AIM OF THE TASK: Reproduce the listing below verbatim.

SUPPLIED DATA:
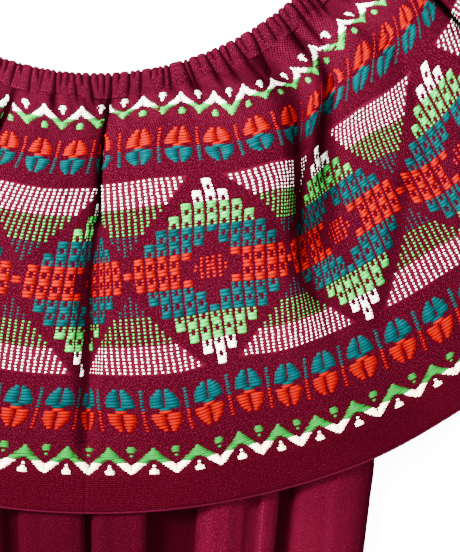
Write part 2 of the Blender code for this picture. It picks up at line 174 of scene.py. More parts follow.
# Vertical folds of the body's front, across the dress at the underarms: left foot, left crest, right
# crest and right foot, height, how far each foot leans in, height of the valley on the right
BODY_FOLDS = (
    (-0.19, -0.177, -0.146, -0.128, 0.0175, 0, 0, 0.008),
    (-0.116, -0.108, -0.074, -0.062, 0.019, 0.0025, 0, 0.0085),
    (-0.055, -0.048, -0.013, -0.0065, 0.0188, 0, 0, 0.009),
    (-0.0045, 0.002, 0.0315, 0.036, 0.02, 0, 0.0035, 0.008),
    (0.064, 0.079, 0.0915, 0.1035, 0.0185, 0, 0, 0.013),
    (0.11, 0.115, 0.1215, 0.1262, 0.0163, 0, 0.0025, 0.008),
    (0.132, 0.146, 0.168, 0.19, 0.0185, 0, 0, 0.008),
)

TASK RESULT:
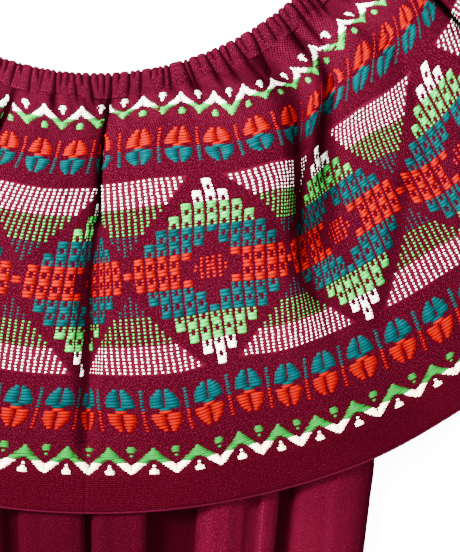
Write part 2 of the Blender code for this picture. It picks up at line 174 of scene.py. More parts follow.
# Vertical folds of the body's front, across the dress at the underarms: left foot, left crest, right
# crest and right foot, height, how far each foot leans in, height of the valley on the right
BODY_FOLDS = (
    (-0.19, -0.177, -0.146, -0.128, 0.0175, 0, 0, 0.008),
    (-0.116, -0.108, -0.074, -0.062, 0.019, 0.0025, 0, 0.0085),
    (-0.055, -0.048, -0.013, -0.0065, 0.0188, 0, 0, 0.009),
    (-0.0045, 0.002, 0.0315, 0.036, 0.02, 0, 0.0035, 0.008),
    (0.064, 0.079, 0.0915, 0.1035, 0.0185, 0, 0, 0.013),
    (0.11, 0.115, 0.1215, 0.1262, 0.0163, 0, 0.0025, 0.008),
    (0.132, 0.146, 0.168, 0.19, 0.0185, 0, 0, 0.008),
)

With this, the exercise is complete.